In silico evolution of protein binders with deep learning models for structure prediction and sequence design

There has been considerable progress in the development of computational methods for designing protein-protein interactions, but engineering high-affinity binders without extensive screening and maturation remains challenging. Here, we test a protein design pipeline that uses iterative rounds of deep learning (DL)-based structure prediction (AlphaFold2) and sequence optimization (ProteinMPNN) to design autoinhibitory domains (AiDs) for a PD-L1 antagonist. Inspired by recent advances in therapeutic design, we sought to create autoinhibited (or masked) forms of the antagonist that can be conditionally activated by proteases. Twenty-three de novo designed AiDs, varying in length and topology, were fused to the antagonist with a protease sensitive linker, and binding to PD-L1 was tested with and without protease treatment.

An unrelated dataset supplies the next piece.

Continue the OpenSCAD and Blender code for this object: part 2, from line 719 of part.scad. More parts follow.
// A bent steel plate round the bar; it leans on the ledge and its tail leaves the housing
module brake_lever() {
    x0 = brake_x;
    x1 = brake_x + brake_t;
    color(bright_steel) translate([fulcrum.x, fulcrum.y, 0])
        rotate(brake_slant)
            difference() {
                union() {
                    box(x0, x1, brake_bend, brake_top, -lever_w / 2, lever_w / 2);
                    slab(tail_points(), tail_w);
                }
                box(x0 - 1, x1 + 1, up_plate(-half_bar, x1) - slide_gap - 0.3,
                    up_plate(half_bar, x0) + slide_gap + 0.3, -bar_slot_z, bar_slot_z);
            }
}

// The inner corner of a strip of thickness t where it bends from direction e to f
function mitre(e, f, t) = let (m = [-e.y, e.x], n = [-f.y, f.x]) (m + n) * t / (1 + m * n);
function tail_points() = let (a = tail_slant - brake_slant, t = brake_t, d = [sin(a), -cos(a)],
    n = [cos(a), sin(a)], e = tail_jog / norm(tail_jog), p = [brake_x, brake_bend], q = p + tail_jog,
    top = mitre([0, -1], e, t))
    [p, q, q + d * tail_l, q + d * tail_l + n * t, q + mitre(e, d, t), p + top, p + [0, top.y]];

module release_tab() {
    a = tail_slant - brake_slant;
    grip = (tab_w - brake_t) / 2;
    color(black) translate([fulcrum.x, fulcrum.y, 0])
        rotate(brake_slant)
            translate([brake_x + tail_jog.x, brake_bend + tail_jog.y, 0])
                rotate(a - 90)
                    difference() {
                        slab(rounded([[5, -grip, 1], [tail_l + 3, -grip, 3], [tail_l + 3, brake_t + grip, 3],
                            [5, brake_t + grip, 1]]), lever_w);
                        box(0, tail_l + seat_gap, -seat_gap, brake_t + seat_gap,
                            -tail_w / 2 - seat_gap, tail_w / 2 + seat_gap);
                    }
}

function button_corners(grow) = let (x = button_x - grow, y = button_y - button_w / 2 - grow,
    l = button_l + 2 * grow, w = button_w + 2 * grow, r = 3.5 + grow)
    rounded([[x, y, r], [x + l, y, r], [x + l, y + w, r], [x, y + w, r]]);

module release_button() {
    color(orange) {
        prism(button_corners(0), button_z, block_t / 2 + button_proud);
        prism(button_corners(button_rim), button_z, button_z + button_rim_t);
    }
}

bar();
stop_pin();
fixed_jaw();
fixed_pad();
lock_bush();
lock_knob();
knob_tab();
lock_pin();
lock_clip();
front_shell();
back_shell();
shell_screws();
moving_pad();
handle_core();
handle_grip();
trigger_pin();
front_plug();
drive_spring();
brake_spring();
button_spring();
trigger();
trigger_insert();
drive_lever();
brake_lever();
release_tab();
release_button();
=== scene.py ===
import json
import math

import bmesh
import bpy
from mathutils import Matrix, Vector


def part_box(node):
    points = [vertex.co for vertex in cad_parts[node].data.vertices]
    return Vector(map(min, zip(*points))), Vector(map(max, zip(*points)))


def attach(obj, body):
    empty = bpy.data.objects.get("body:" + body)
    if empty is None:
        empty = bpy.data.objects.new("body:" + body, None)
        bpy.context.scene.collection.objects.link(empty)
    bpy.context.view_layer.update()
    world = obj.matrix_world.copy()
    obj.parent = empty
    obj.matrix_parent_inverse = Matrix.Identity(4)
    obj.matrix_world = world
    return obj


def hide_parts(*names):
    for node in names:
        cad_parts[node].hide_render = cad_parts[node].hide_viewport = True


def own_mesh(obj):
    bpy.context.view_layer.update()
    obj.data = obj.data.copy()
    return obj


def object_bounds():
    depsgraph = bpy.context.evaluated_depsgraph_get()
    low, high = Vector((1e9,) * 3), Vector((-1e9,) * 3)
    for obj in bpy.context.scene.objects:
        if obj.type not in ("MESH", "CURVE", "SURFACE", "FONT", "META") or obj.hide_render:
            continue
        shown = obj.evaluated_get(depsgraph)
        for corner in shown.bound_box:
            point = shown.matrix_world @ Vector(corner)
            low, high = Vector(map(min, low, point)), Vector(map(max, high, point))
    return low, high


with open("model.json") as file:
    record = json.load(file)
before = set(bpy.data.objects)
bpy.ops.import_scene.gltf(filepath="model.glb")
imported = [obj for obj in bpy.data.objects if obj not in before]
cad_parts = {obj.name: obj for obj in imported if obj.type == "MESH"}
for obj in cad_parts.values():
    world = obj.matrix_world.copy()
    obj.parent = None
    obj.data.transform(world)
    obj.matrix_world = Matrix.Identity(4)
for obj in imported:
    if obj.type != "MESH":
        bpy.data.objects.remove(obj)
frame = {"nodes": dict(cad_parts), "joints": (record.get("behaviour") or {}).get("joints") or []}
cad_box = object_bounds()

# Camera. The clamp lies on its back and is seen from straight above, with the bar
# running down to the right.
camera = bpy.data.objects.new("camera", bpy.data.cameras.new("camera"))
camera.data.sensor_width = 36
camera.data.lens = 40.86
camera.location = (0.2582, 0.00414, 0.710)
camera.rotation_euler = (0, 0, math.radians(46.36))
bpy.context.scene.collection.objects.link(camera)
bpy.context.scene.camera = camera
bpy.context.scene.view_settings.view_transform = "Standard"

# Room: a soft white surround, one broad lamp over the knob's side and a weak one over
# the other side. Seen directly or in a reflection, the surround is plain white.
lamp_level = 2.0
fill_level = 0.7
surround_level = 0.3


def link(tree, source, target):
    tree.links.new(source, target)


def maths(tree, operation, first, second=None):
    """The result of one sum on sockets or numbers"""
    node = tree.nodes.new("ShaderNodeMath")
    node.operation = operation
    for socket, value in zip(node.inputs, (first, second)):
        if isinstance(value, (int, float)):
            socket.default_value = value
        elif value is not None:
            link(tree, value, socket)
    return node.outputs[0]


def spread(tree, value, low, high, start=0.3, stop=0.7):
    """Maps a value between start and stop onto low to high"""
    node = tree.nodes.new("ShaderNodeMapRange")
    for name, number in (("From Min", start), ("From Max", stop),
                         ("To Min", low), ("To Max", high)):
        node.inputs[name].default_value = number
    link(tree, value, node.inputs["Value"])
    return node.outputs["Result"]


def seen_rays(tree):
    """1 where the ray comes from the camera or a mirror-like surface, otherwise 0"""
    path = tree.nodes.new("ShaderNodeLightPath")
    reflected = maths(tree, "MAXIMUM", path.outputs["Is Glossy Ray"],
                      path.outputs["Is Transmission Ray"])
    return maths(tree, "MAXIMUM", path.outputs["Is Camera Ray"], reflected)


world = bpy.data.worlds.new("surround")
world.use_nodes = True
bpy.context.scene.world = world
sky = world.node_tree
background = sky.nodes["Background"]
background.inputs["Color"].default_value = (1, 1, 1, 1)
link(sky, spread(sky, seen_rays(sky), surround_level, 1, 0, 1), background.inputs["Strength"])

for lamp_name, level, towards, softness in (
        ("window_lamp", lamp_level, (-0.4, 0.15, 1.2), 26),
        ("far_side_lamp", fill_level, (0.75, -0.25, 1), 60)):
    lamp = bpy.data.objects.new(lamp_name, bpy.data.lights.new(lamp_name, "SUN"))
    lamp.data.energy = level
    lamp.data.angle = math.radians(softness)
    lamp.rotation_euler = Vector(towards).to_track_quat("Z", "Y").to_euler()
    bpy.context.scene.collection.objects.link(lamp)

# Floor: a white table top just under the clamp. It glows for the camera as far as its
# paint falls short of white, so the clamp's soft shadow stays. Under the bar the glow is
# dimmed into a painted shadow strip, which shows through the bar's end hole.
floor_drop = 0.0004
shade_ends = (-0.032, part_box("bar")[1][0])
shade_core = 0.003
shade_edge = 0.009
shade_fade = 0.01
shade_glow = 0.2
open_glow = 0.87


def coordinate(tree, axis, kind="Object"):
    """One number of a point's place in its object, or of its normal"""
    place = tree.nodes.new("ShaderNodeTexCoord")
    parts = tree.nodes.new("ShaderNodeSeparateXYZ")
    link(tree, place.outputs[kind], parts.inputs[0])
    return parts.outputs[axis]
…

Nine of the fusion proteins demonstrated conditional binding to PD-L1 and the top performing AiDs were selected for further characterization as single domain proteins. Without any experimental affinity maturation, four of the AiDs bind to the PD-L1 antagonist with equilibrium dissociation constants (K(D)s) below 150 nM, with the lowest K(D) equal to 0.9 nM. Our study demonstrates that DL-based protein modeling can be used to rapidly generate high affinity protein binders.